→ **The task**: What is the number of lines containing "hinge"? Give only that number.

→ **Data provided**:
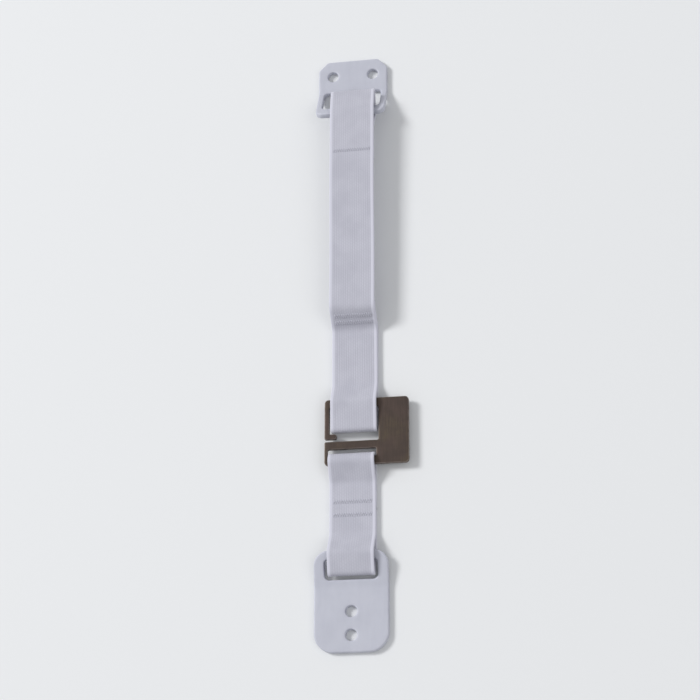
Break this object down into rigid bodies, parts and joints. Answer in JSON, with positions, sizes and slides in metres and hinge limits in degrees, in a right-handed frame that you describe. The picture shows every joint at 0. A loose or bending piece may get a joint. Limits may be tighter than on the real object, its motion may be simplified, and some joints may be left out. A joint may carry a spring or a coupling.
{
  "type": "furniture anti tip strap",
  "caption": "Webbing strap with a steel release buckle between a bent furniture bracket and a flat wall bracket, to keep furniture from tipping.",
  "frame": {"origin": "on the back of the wall bracket, midway between its two screw holes, which is also the level of the surface that the strap lies on", "axes": "+X across the strap towards the buckle's solid tab, +Y along the strap from the wall bracket to the furniture bracket, +Z out of the brackets' fronts"},
  "size_m": [0.0387, 0.2599, 0.0118],
  "materials": {
    "bracket_plastic": "satin moulded",
    "webbing": "woven tape",
    "thread": "sewing thread",
    "buckle_steel": "dark bronze, satin"
  },
  "bodies": {
    "wall_end": {"wall_bracket": "bracket_plastic"},
    "lower_strap": {"lower_webbing": "webbing", "lower_seam_wall_side": "thread", "lower_seam_buckle_side": "thread"},
    "buckle": {"buckle": "buckle_steel"},
    "upper_strap": {"upper_webbing": "webbing", "ridge_seam_lower": "thread", "ridge_seam_upper": "thread", "furniture_seam": "thread"},
    "furniture_end": {"furniture_bracket": "bracket_plastic"}
  },
  "joints": [
    {"name": "wall_bar_turn", "type": "hinge", "parent": "wall_end", "child": "lower_strap", "pos_m": [0, 0.02723, 0.00356], "axis": [1, 0, 0], "range_deg": [-120, 150]},
    {"name": "buckle_lower_bar_turn", "type": "hinge", "parent": "lower_strap", "child": "buckle", "pos_m": [0, 0.06573, 0.00332], "axis": [1, 0, 0], "range_deg": [-75, 75]},
    {"name": "buckle_upper_bar_turn", "type": "hinge", "parent": "buckle", "child": "upper_strap", "pos_m": [0, 0.09023, 0.00332], "axis": [1, 0, 0], "range_deg": [-75, 75]},
    {"name": "furniture_bar_turn", "type": "hinge", "parent": "upper_strap", "child": "furniture_end", "pos_m": [0, 0.22053, 0.0081], "axis": [1, 0, 0], "range_deg": [-140, 165]}
  ]
}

→ **Expected output**: 5